STATED PROBLEM –
In the listing below, find the line that contains "# grab handle: a" and the line that contains "bpy.data.objects.remove(obj)". Quote both and every line between them, exactly, and nothing more.

┌─ DATA SEGMENT

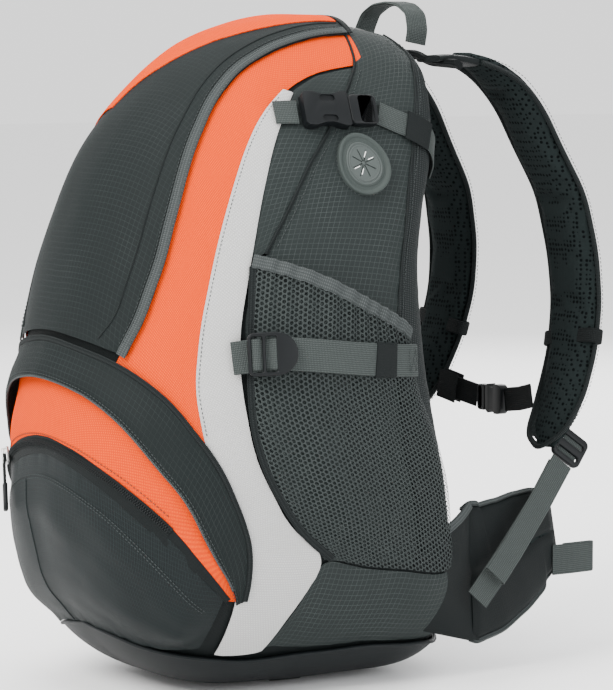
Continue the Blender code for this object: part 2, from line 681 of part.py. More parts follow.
# harness
PAD = [(70, 134, 490), (71, 150, 487), (73, 177, 472), (75, 196, 449), (77, 209, 423),
       (80, 233, 381), (84, 243, 332), (88, 244, 292), (93, 236, 253), (98, 220, 214),
       (104, 195, 178)]
PAD_TOP = (72, 113, 490)
ANCHOR = (141, 100, 62)


def loop_around(name, path_at, way, face, wide, thick, length, look):
    """A band around a strap, as a tube of rectangular section."""
    ax = basis(way, face)
    body = block(name, (length, wide + 4.4, thick + 4.4), path_at, look, ax)
    bore = block("cut_" + name, (length + 6, wide + 1.4, thick + 1.4), path_at, look, ax, CUTTERS)
    return cut(body, bore)


def harness(side, tag):
    run = along(on(PAD, side), 24)
    way = np.gradient(run, axis=0)
    face = np.cross(way, np.array([side, 0.0, 0.0]))
    face = face * np.sign(face[:1, 2]) if face[0, 2] < 0 else face
    widths = np.interp(np.arange(24), [0, 1, 3, 12, 20, 22, 23], [44, 52, 64, 66, 60, 48, 30])
    thick = np.interp(np.arange(24), [0, 2, 20, 23], [6, 13, 13, 6])
    pad = sweep("shoulder_pad_" + tag, run, face, widths, thick, "mesh", corner=1.0)
    pivot(pad, (PAD_TOP[0] * side, *PAD_TOP[1:]))
    at = run[17]
    loop_around("keeper_band_" + tag, at, way[17], face[17], 66, 13, 12, "web")
    lock_at = np.array([114.0 * side, 218, 176])
    lower = on([(142, 106, 66), (135, 132, 88), (122, 178, 130), (114.5, 206, 162)], side)
    lower = along(lower, 9)
    outer = np.array([0.86 * side, 0.1, 0.45])
    sweep("strap_web_" + tag, lower, outer, 20, 1.4, "web")
    tail = along(on([(118.5, 207, 166), (127, 180, 138), (139, 142, 102), (146, 120, 84)], side), 8)
    sweep("strap_tail_" + tag, tail, outer, 20, 1.4, "web")
    ax = basis(lower[-1] - lower[-3], outer)
    lock = plate("strap_lock_" + tag, rounded(26, 28, 4), 5.0, lock_at, ax, "plastic")
    for v in (-6, 5):
        slot = plate("cut_lockslot_%d_%s" % (v > 0, tag), rounded(3.4, 21, 1.2), 12,
                     lock_at + ax[0] * v, ax, "plastic", CUTTERS)
        cut(lock, slot)
    PINS["LOCK_PIN_" + tag] = lock_at + ax[0] * 10
    PINS["LOCK_AXIS_" + tag] = -ax[1]
    pivot(lock, PINS["LOCK_PIN_" + tag])
    # hip wing
    line = along(on([(117, 112, 82), (115, 135, 84), (111, 160, 92), (104, 190, 104), (99, 212, 108)],
                    side), 14)
    wide = np.interp(np.arange(14), [0, 1, 5, 9, 12, 13], [108, 116, 104, 90, 70, 44])
    deep = np.interp(np.arange(14), [0, 1, 12, 13], [6, 11, 11, 5])
    wing = sweep("hip_wing_" + tag, line, np.array([side, 0.0, 0.0]), wide, deep, "mesh", corner=1.0)
    pivot(wing, (112 * side, 106, 82))
    fold = on([(106.7, 206, 84), (107.1, 228, 84), (106.4, 246, 84), (104.8, 248.5, 84), (103, 246, 84),
               (103.2, 228, 84), (103.2, 219, 84)], side)
    sweep("hip_loop_" + tag, np.array(fold, float) + [1.6 * side, 0, 0], np.array(
        [[side, 0, 0.0], [side, 0, 0], [side, 0.6, 0], [0, 1, 0], [-side, 0.6, 0], [-side, 0, 0],
         [-side, 0, 0]]), 25, 1.3, "web")


both(harness)

# sternum strap: everything rides on the right strap, and the left end lies by the left strap
right_run = along([(63.5, 217, 214), (40, 222, 209), (14.4, 226.6, 205.5)], 6)
sweep("sternum_web_right", right_run, (0, 1, 0), 20, 1.4, "web")
st = basis(np.array([-1.0, 0, 0]), np.array([0, 1.0, 0]))
female_at = np.array([1.5, 227, 205])
sternum_female = plate("sternum_buckle_female", rounded(22, 25, 4), 8, female_at, st, "plastic")
cut(sternum_female, block("cut_sternum_bay", (18, 17, 4.4), female_at + st[0] * 5, "plastic", st, CUTTERS))
male_at = np.array([-16.0, 227, 205])
sternum_male = plate("sternum_buckle_male", rounded(12, 22, 3), 7.2, male_at, st, "plastic")
for v in (-5.6, 5.6):
    prong = block("cut_sternum_prong_%d" % (v > 0), (15, 4.0, 3.2),
                  male_at - st[0] * 8 + st[1] * v, "plastic", st, CUTTERS)
    cut(sternum_male, prong, "UNION")
left_run = along([(-24.4, 226, 205.5), (-36, 223, 208), (-46.5, 221, 210)], 6)
sweep("sternum_web_left", left_run, (0, 1, 0), 20, 1.4, "web")

# grab handle: a webbing loop that folds forward on its two feet
arch = [(-38, 117, 503), (-38, 119, 514), (-32, 121, 527), (-18, 122, 534), (0, 122.5, 536),
        (18, 122, 534), (32, 121, 527), (38, 119, 514), (38, 117, 503)]
loop = along(arch, 19)
handle = sweep("grab_handle", loop, np.cross(np.gradient(loop, axis=0), (0, 1.0, 0)), 20, 2.4, "web")
pivot(handle, (0, 117, 503))
yoke_run = [(-101, 115, 487), (-60, 115, 489), (-45, 115, 494), (0, 115, 495), (45, 115, 494),
            (60, 115, 489), (101, 115, 487)]
sweep("yoke", along(yoke_run, 15), (0, 0.2, 1), 11, 6, "dark")
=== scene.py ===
"""Looks of the daypack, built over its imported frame. Tables are in millimetres."""
import math

import bmesh
import bpy
import numpy as np
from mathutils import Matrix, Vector


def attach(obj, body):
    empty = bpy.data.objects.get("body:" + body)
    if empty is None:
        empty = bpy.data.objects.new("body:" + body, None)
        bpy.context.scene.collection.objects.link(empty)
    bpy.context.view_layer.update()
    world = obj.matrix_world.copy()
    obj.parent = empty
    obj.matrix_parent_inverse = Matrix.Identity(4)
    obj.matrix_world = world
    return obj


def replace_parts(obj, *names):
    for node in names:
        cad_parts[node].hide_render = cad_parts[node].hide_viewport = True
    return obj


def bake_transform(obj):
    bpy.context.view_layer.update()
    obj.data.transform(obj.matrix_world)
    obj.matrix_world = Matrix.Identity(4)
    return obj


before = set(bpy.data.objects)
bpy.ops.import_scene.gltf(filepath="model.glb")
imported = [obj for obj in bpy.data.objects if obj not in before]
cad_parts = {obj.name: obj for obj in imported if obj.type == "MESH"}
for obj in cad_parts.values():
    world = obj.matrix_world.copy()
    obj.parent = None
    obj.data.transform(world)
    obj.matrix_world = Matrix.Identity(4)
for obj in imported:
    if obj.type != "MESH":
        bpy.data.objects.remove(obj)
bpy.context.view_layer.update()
MM = 0.001
# the bag's side outline as (y, z) round its hub, its half widths by height, and its fullness by angle
HUB = np.array([0.0, -30.0, 265.0])
OUTLINE = [
    (-197, 262), (-188, 320), (-172, 372), (-147, 424), (-110, 468), (-66, 500), (-14, 517),
    (40, 521), (84, 512), (106, 492), (104, 452), (88, 400), (77, 340), (76, 280), (86, 220),
    (98, 160), (107, 105), (112, 62), (106, 26), (78, 7), (20, 4.5), (-40, 4.5), (-103, 9),
    (-147, 32), (-173, 68), (-188, 120), (-197, 190),
]
WIDTH_AT = [0, 30, 90, 150, 210, 270, 330, 390, 440, 480, 530]
WIDTH = [132, 141, 147, 149, 148, 146, 141, 134, 126, 117, 106]
POWER_AT = [0, 40, 75, 95, 120, 140, 180, 220, 245, 270, 300, 330, 360]
POWER = [2.2, 2.15, 2.4, 2.8, 3.4, 4.4, 4.6, 4.6, 4.4, 4.2, 3.2, 2.6, 2.2]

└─

THE ANSWER –
# grab handle: a webbing loop that folds forward on its two feet
arch = [(-38, 117, 503), (-38, 119, 514), (-32, 121, 527), (-18, 122, 534), (0, 122.5, 536),
        (18, 122, 534), (32, 121, 527), (38, 119, 514), (38, 117, 503)]
loop = along(arch, 19)
handle = sweep("grab_handle", loop, np.cross(np.gradient(loop, axis=0), (0, 1.0, 0)), 20, 2.4, "web")
pivot(handle, (0, 117, 503))
yoke_run = [(-101, 115, 487), (-60, 115, 489), (-45, 115, 494), (0, 115, 495), (45, 115, 494),
            (60, 115, 489), (101, 115, 487)]
sweep("yoke", along(yoke_run, 15), (0, 0.2, 1), 11, 6, "dark")
=== scene.py ===
"""Looks of the daypack, built over its imported frame. Tables are in millimetres."""
import math

import bmesh
import bpy
import numpy as np
from mathutils import Matrix, Vector


def attach(obj, body):
    empty = bpy.data.objects.get("body:" + body)
    if empty is None:
        empty = bpy.data.objects.new("body:" + body, None)
        bpy.context.scene.collection.objects.link(empty)
    bpy.context.view_layer.update()
    world = obj.matrix_world.copy()
    obj.parent = empty
    obj.matrix_parent_inverse = Matrix.Identity(4)
    obj.matrix_world = world
    return obj


def replace_parts(obj, *names):
    for node in names:
        cad_parts[node].hide_render = cad_parts[node].hide_viewport = True
    return obj


def bake_transform(obj):
    bpy.context.view_layer.update()
    obj.data.transform(obj.matrix_world)
    obj.matrix_world = Matrix.Identity(4)
    return obj


before = set(bpy.data.objects)
bpy.ops.import_scene.gltf(filepath="model.glb")
imported = [obj for obj in bpy.data.objects if obj not in before]
cad_parts = {obj.name: obj for obj in imported if obj.type == "MESH"}
for obj in cad_parts.values():
    world = obj.matrix_world.copy()
    obj.parent = None
    obj.data.transform(world)
    obj.matrix_world = Matrix.Identity(4)
for obj in imported:
    if obj.type != "MESH":
        bpy.data.objects.remove(obj)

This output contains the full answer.